Clearly if one would like midtones to be the right color, dot gain must be measured and ultimately controlled. The Murray-Davies equation provides a way to measure the dot gain. First, you solve the Murray-Davies equation for the area term, A. This revision of the Murray-Davies equation (shown below) answers the question "How big must the dots be in order to get a certain reflectance?" 

You measure the reflectance of the paper, the solid, and the halftone, plug them into the equation below, and you have an  indirect measurement of the size of the dots. The difference between this indirectly measured dot area and the area on the printing plate (or the area requested in the digital file) is called the dot gain.

Aside from changing the name from "dot gain" to "tone value increase", this basic formula has survived to this day as a control metric. The image below is a screenshot from the most recent (unpublished, as yet) version of the main ISO standard for printing, ISO 12647-2. The horizontal axis is the tone value (dot area) going from 0% (paper) to 100% (solid ink). The vertical axis is the expected amount of increase in tone value for each of five different types of printing. For printing type A, a 50% tone value in the image file is supposed to print like a 66% halftone.

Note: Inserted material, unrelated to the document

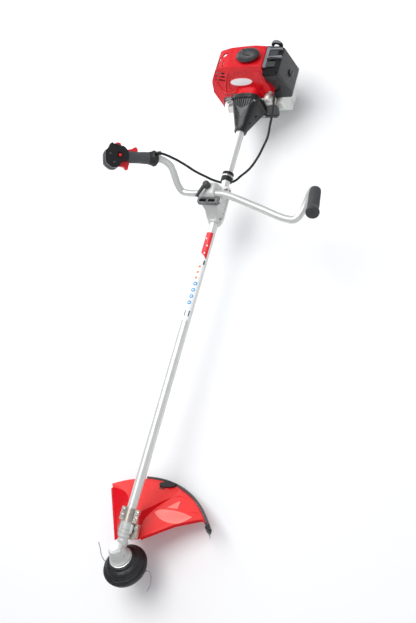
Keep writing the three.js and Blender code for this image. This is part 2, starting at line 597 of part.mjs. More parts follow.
function buildAirFilter() {
  const outline = [[79, 104], [118, 101], [131, 90], [144, -14], [138, -29], [79, -29]];
  const body = slab(outline.slice().reverse(), 1524, COVER_REAR, 5);
  const inside = [[70, 89], [114, 88], [126, 82], [138, -12], [134, -23], [70, -23]];
  const cavity = slab(inside.slice().reverse(), 1532, COVER_REAR - 8);
  const step = block([70, 1520, 95], [150, 1545, 110]);
  const bulbRecess = rod([126, COVER_REAR - 5, -6], [126, COVER_REAR + 5, -6], 11.6, { sides: 16 });
  addPart('air_filter_cover', cut(body, cavity, step, bulbRecess), GREY);
  addPart('choke_lever', join(
    rod([100, 1572, 103], [100, 1572, 108], 6, { sides: 12 }),
    block([80, 1568, 104.5], [120, 1575, 109]),
  ), BLACK);
  const bulb = turned([[0, 0], [11, 0], [11, 3], [8.5, 9], [4, 12], [0, 12.5]], { sides: 14 });
  addPart('primer_bulb', bulb.rotate([-90, 0, 0]).translate([126, COVER_REAR + GAP, -6]), TANK_WHITE);
}

function buildTank() {
  const outline = [
    [-124, TANK_BASE], [88, TANK_BASE], [99, -130], [103, -70], [98, -34], [84, -34], [60, -62],
    [-52, -62], [-76, -42], [-108, -42], [-120, -80], [-128, -130],
  ];
  const body = slab(outline, 1508, 1622, 8);
  const slope = block([-200, -100, -100], [200, 0, 0]).rotate([36, 0, 0]).translate([0, 1508, -78]);
  const neck = rod([-110, 1590, -110], [-135, 1590, -110], 13, { sides: 16 });
  addPart('fuel_tank', join(cut(body, slope), neck), TANK_WHITE);
  const neckRoom = rod([-120, 1590, -110], [-136, 1590, -110], 13 + 2 * GAP, { sides: 16 });
  addPart('fuel_cap', cut(join(
    rod([-129, 1590, -110], [-144, 1590, -110], 17, { sides: 16 }),
    block([-148, 1586, -124], [-143, 1594, -96]),
  ), neckRoom), BLACK);
}

function buildStarter() {
  const outline = [[-92, -34], [-100, 0], [-84, 26], [-40, 36], [40, 36], [66, 30], [76, 0], [70, -34]];
  const housing = slab(outline.slice().reverse(), COVER_REAR + GAP, RECOIL_REAR, 8);
  const ropeGuide = block([62, COVER_REAR + 8, 16], [106, 1654, 56]);
  const cavity = rod([0, 1600, 0], [0, RECOIL_REAR - 6, 0], 33, { sides: 24 });
  addPart('recoil_cover', cut(join(housing, ropeGuide), cavity), BLACK);
  const pulley = turned([[0, 1665], [30, 1665], [30, 1673], [0, 1673]], { axis: 'y' });
  addPart('starter_pulley', pulley, GREY);
  const grip = [[84, 1640, 97], [93, 1642, 103], [103, 1642, 102], [111, 1641, 94], [108, 1640, 76], [94, 1640, 64]];
  addPart('starter_grip', sweep(grip, 6.5, { sides: 10, steps: 12 }), BLACK);
}

buildHead();
buildGuard();
buildShaft();
buildGuardClamp();
buildBracket();
buildHandlebar();
buildBarClamp();
buildControlHandle();
buildShaftFittings();
buildClutch();
buildEngineCore();
buildCover();
buildAirFilter();
buildTank();
buildStarter();

export default tool;
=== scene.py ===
"""The looks of the string trimmer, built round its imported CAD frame. Blender 4.5.

Outlines are in millimetres, in the same design frames as the CAD: the tool frame has its
origin where the shaft axis crosses the head axis, the head frame is tilted to the cutting
head, and the handle frame lies along the throttle handle.
"""
import math

import bmesh
import bpy
from mathutils import Matrix, Vector


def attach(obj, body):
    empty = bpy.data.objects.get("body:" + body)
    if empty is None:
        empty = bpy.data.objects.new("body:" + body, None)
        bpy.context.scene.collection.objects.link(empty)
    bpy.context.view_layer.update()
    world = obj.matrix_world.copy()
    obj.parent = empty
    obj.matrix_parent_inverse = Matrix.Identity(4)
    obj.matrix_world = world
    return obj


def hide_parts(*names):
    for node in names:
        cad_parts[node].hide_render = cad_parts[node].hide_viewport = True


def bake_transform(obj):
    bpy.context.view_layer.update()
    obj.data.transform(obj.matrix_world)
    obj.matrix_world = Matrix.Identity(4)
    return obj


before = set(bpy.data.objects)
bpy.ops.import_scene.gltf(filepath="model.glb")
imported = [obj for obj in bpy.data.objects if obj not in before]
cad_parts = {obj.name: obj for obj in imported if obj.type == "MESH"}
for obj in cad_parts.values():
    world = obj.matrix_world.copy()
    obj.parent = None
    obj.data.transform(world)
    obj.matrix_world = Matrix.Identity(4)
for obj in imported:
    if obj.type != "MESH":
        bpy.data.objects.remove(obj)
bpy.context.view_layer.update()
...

One of the jobs of the printer is to maintain the press so that these are the tone value increases that are seen on a daily basis. If the press is printing differently (maybe the 50% tone value measures as a 64% rather than a 66%) a look up table (known as a plate curve) is introduced between the digital file and the plate manufacture so that the combined system has the proper tone value increase. As a result, a contact proof can be printed or displayed on a calibrated monitor that accurately predicts what the press will print.

So, it would appear that all is well with the world. The printer has a tool to monitor the way that halftones are printed, and can digitally adjust this to a value that ISO has prescribed. By keeping this constant, the printed product will always be the correct color. 

Or so it would appear. Stay tuned for the next installment, where I show that this simplistic view of tone value increase is lacking, particularly when we go beyond the borders of conventional web offset printing with CMYK inks.

--------------------------------------

[1] Almost no one knows this guy's first name. It is ironic that his last name has gone down in the history of printing without a first name. Note to the historians: When you put my name down in the history books, please make sure my first name is there. And if you have enough space, I wouldn't mind having my middle name, "the Math Guy" included. I said, "almost no one" because I have found exactly one person, Dr. J. A. S. Viggiano, who has preserved the first name: Alexander. Alexander has that first name on at least 22 patents.

[2] Guess what? I don't know this guy's first name.